God gives His people full and final knowledge of His plan of salvation through
Jesus Christ. “In many and various ways God spoke of old to our fathers by the
prophets; but in these last days He has spoken to us by a Son, whom He appointed
the heir of all things, through whom also He created the world” (Hebrews 1:1-2).
The Son sent and sends the Holy Spirit who, bestowing the gift of faith, creates
the community of faith for whose unity Jesus prayed. Christ himself is the head
and cornerstone of his Church, which is built on the foundation of apostles
and prophets. In its understanding, believing, celebrating, living, and proclaiming
the gospel of Jesus Christ, the Church is guided by the Holy Spirit (Ephesians
2:19-22).
Both Evangelicals and Catholics affirm the one, holy, catholic, and apostolic
Church, as set forth in the Nicene-Constantinopolitan Creed, but they define
the Church and its attributes in distinctive ways. Evangelicals stress the priority
of the gospel over the Church whose primary mission is to herald the good news
of God’s salvation in Christ. For Evangelicals, the Church as the one body of
Christ extending through space and time includes all the redeemed of all the
ages and all on earth in every era who have come to living faith in the body’s
living Head. Everyone who is personally united to Christ, having been justified
by faith alone through his atoning death, belongs to his body and by the Spirit
is united with every other true believer in Jesus. Evangelicals maintain that
the one Church becomes visible on earth in all local congregations that meet
to do together the things that, according to Scripture, the Church does.
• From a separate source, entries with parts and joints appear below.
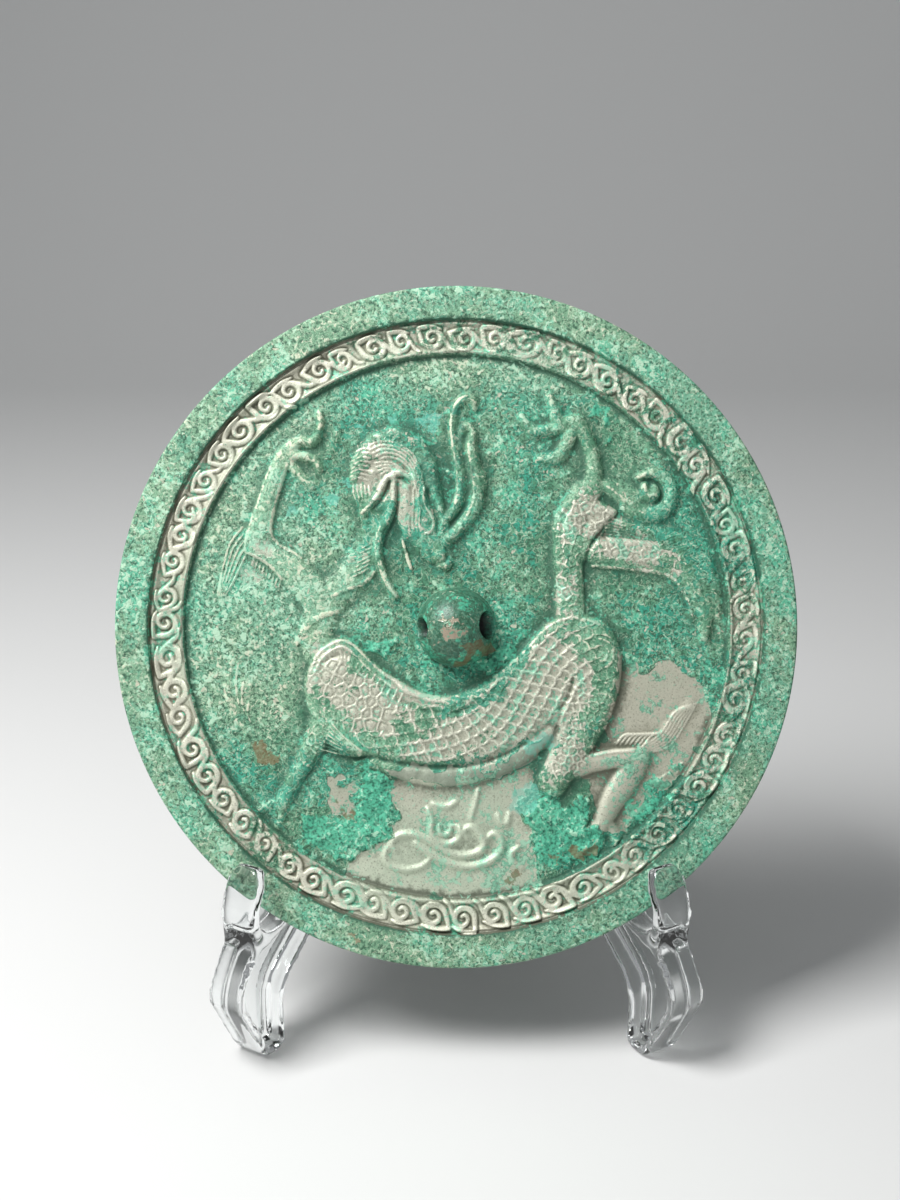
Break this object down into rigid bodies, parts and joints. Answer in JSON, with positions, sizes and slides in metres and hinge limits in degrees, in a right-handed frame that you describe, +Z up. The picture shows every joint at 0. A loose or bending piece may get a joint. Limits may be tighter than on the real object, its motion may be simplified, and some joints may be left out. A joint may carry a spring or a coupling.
{
  "type": "ancient bronze mirror",
  "caption": "Round cast bronze mirror, its back carved with a dragon inside a scroll band, pierced knob in the middle, leaning in a clear plastic easel stand.",
  "frame": {"origin": "middle of the bounding box's footprint, on the surface that the stand's feet rest on", "axes": "+Z up; the carved side of the mirror faces -Y and leans back towards +Y; +X to the right seen from the front"},
  "size_m": [0.2, 0.1268, 0.2197],
  "materials": {
    "bronze": "matt green copper patina over worn grey-brown bronze",
    "clear_plastic": "clear glossy moulded plastic"
  },
  "bodies": {
    "root": {"bronze_mirror": "bronze", "clear_stand": "clear_plastic"}
  },
  "joints": []
}
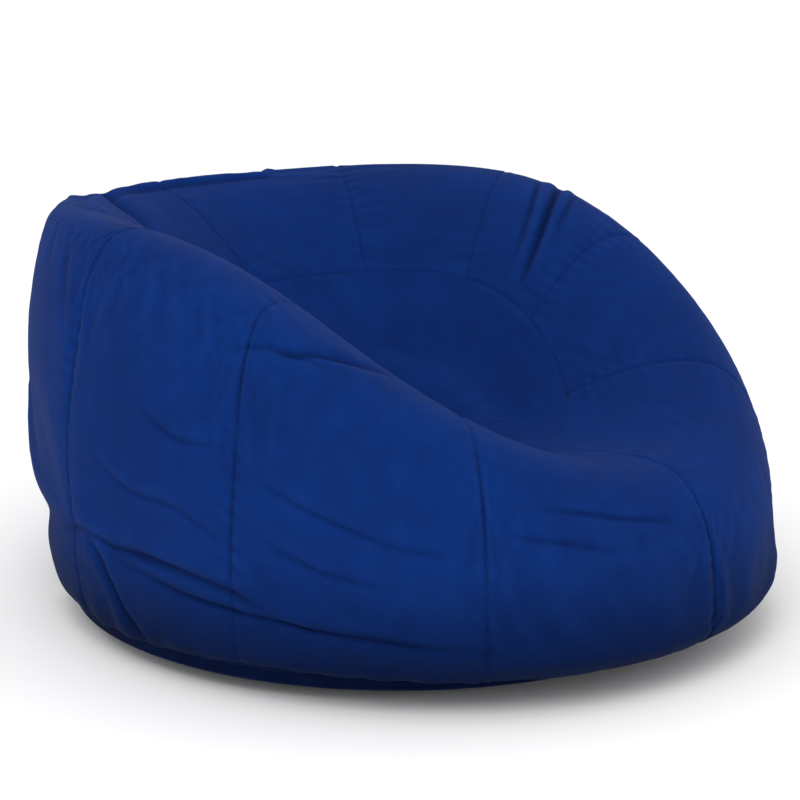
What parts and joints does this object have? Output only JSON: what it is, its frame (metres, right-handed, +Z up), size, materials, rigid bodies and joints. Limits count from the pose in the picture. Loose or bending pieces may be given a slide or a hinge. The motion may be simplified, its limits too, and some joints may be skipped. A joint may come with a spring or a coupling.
{
  "type": "bean bag chair",
  "caption": "Child's round bean bag chair, sat into a reclining hollow with a low front, foam filled inner liner, and a zipped fabric cover of side gores, crown and base.",
  "frame": {"origin": "centre of the bounding box on the floor, under the middle of the bag", "axes": "+Z up, -Y towards the low front of the seat where the legs go, +X to the sitter's left"},
  "size_m": [0.834, 0.934, 0.4843],
  "materials": {
    "cover_fabric": "matte",
    "zip_tape": "matte",
    "zip_coil": "satin",
    "zip_metal": "satin",
    "label_satin": "satin",
    "liner_fabric": "matte",
    "liner_coil": "satin",
    "shredded_foam": "matte"
  },
  "bodies": {
    "bag": {"side_panel_01": "cover_fabric", "side_panel_02": "cover_fabric", "side_panel_03": "cover_fabric", "side_panel_04": "cover_fabric", "side_panel_05": "cover_fabric", "side_panel_06": "cover_fabric", "side_panel_07": "cover_fabric", "side_panel_08": "cover_fabric", "side_panel_09": "cover_fabric", "side_panel_10": "cover_fabric", "crown_panel": "cover_fabric", "base_panel": "cover_fabric", "cover_zip_tape_lower": "zip_tape", "cover_zip_tape_upper": "zip_tape", "cover_zip_coil_lower": "zip_coil", "cover_zip_coil_upper": "zip_coil", "cover_zip_stop_closed": "zip_metal", "cover_zip_stop_open": "zip_metal", "care_label": "label_satin", "liner_shell": "liner_fabric", "liner_base_front": "liner_fabric", "liner_base_rear": "liner_fabric", "liner_zip_tape_front": "liner_fabric", "liner_zip_tape_rear": "liner_fabric", "liner_zip_coil_front": "liner_coil", "liner_zip_coil_rear": "liner_coil", "liner_zip_stop_closed": "zip_metal", "liner_zip_stop_open": "zip_metal", "foam_filling": "shredded_foam"},
    "cover_slider": {"cover_zip_slider": "zip_metal"},
    "cover_pull": {"cover_zip_pull": "zip_metal"},
    "liner_slider": {"liner_zip_slider": "zip_metal"}
  },
  "joints": [
    {"name": "cover_zip_run", "type": "hinge", "parent": "bag", "child": "cover_slider", "pos_m": [0, 0, 0.0292], "axis": [0, 0, 1], "range_deg": [0, 136]},
    {"name": "cover_pull_swing", "type": "hinge", "parent": "cover_slider", "child": "cover_pull", "pos_m": [0.38846, -0.09685, 0.0292], "axis": [0, 0, 1], "range_deg": [0, 175]},
    {"name": "liner_zip_run", "type": "slide", "parent": "bag", "child": "liner_slider", "axis": [1, 0, 0], "range_m": [0, 0.45]}
  ]
}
Catholics hold that the Church is the body of Christ, a sacramental and mystical
communion in which Christ is truly and effectually present and through which
his justifying and sanctifying grace is mediated. While Christ is the unique
mediator of salvation for all humanity, the Church of Jesus Christ “subsists
in” and is most fully and rightly ordered in the Catholic Church, meaning the
Church governed by the bishops in communion with the Bishop of Rome, the successor
of Peter. Although there have been variations through history in the exercise
of that governance, and may be further variations in order to accommodate a
fuller expression of Christian unity, Catholics believe that Christ has endowed
the Church with a permanent apostolic structure and an infallible teaching office
that will remain until the Kingdom is fully consummated.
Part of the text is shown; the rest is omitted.